Output exactly the lines from the first one down to the line containing "return lines", inclusive.

**SUPPLIED INFORMATION**
↓↓↓
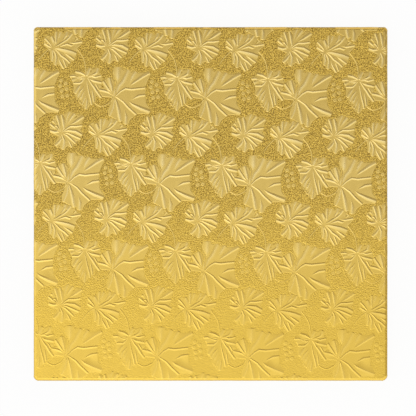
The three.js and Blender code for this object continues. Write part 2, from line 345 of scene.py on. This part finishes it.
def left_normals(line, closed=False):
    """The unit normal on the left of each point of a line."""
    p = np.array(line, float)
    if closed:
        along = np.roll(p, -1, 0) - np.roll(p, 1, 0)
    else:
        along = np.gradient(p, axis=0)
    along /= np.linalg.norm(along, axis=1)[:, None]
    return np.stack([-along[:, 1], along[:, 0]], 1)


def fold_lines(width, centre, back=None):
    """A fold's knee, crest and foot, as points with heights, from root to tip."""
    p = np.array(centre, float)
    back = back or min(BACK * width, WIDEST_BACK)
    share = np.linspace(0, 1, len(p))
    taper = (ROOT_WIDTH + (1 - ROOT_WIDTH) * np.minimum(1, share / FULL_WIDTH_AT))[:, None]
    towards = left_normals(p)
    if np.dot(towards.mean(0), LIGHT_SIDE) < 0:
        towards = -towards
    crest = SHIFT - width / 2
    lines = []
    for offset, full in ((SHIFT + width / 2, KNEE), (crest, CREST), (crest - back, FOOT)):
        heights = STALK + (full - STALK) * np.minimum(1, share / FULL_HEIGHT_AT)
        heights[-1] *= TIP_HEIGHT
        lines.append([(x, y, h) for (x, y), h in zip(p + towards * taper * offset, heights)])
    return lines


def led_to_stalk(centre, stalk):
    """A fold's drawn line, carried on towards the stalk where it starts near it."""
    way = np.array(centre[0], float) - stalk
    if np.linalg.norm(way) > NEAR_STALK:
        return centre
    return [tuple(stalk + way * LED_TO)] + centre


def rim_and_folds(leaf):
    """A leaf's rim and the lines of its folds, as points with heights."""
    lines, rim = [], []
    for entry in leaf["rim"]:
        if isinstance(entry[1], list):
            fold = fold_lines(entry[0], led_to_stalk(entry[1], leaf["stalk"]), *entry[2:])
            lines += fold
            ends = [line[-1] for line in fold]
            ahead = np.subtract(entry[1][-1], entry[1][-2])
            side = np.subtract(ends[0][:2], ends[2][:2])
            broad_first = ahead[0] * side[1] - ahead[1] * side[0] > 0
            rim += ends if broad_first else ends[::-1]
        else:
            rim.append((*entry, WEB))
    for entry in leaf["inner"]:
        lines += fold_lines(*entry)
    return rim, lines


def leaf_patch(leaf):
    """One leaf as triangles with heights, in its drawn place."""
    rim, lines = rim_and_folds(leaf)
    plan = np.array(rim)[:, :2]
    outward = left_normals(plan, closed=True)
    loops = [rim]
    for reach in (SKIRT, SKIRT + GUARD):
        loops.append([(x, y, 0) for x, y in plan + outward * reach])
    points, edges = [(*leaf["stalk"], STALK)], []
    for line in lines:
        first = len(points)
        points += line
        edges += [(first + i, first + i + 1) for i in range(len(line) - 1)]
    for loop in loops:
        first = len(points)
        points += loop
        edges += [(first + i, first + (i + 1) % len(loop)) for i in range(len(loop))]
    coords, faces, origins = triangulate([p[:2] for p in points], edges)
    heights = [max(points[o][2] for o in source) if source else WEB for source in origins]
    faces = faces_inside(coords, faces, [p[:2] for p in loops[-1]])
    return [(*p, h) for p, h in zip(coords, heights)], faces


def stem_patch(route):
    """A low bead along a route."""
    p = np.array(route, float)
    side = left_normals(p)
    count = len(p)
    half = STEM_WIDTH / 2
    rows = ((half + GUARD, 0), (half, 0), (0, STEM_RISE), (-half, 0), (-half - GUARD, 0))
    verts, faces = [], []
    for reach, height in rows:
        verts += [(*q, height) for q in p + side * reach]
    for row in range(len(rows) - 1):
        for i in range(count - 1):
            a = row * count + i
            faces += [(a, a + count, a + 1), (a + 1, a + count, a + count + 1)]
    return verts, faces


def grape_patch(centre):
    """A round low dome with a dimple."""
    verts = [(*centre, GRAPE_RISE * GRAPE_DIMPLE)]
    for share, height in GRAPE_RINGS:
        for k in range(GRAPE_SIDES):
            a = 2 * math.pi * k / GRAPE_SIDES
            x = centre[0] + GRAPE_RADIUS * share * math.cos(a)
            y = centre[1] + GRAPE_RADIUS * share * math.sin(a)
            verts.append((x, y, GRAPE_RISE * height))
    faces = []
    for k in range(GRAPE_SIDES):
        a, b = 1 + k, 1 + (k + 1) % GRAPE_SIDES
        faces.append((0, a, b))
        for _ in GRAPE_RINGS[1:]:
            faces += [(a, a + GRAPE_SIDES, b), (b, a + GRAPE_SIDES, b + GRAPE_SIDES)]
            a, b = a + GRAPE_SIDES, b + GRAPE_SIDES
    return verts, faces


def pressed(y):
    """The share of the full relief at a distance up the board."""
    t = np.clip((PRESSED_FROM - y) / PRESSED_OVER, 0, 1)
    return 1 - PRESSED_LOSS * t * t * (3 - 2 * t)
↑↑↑
**TASK OUTPUT**
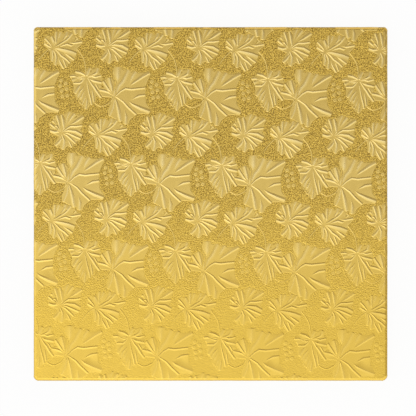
The three.js and Blender code for this object continues. Write part 2, from line 345 of scene.py on. This part finishes it.
def left_normals(line, closed=False):
    """The unit normal on the left of each point of a line."""
    p = np.array(line, float)
    if closed:
        along = np.roll(p, -1, 0) - np.roll(p, 1, 0)
    else:
        along = np.gradient(p, axis=0)
    along /= np.linalg.norm(along, axis=1)[:, None]
    return np.stack([-along[:, 1], along[:, 0]], 1)


def fold_lines(width, centre, back=None):
    """A fold's knee, crest and foot, as points with heights, from root to tip."""
    p = np.array(centre, float)
    back = back or min(BACK * width, WIDEST_BACK)
    share = np.linspace(0, 1, len(p))
    taper = (ROOT_WIDTH + (1 - ROOT_WIDTH) * np.minimum(1, share / FULL_WIDTH_AT))[:, None]
    towards = left_normals(p)
    if np.dot(towards.mean(0), LIGHT_SIDE) < 0:
        towards = -towards
    crest = SHIFT - width / 2
    lines = []
    for offset, full in ((SHIFT + width / 2, KNEE), (crest, CREST), (crest - back, FOOT)):
        heights = STALK + (full - STALK) * np.minimum(1, share / FULL_HEIGHT_AT)
        heights[-1] *= TIP_HEIGHT
        lines.append([(x, y, h) for (x, y), h in zip(p + towards * taper * offset, heights)])
    return lines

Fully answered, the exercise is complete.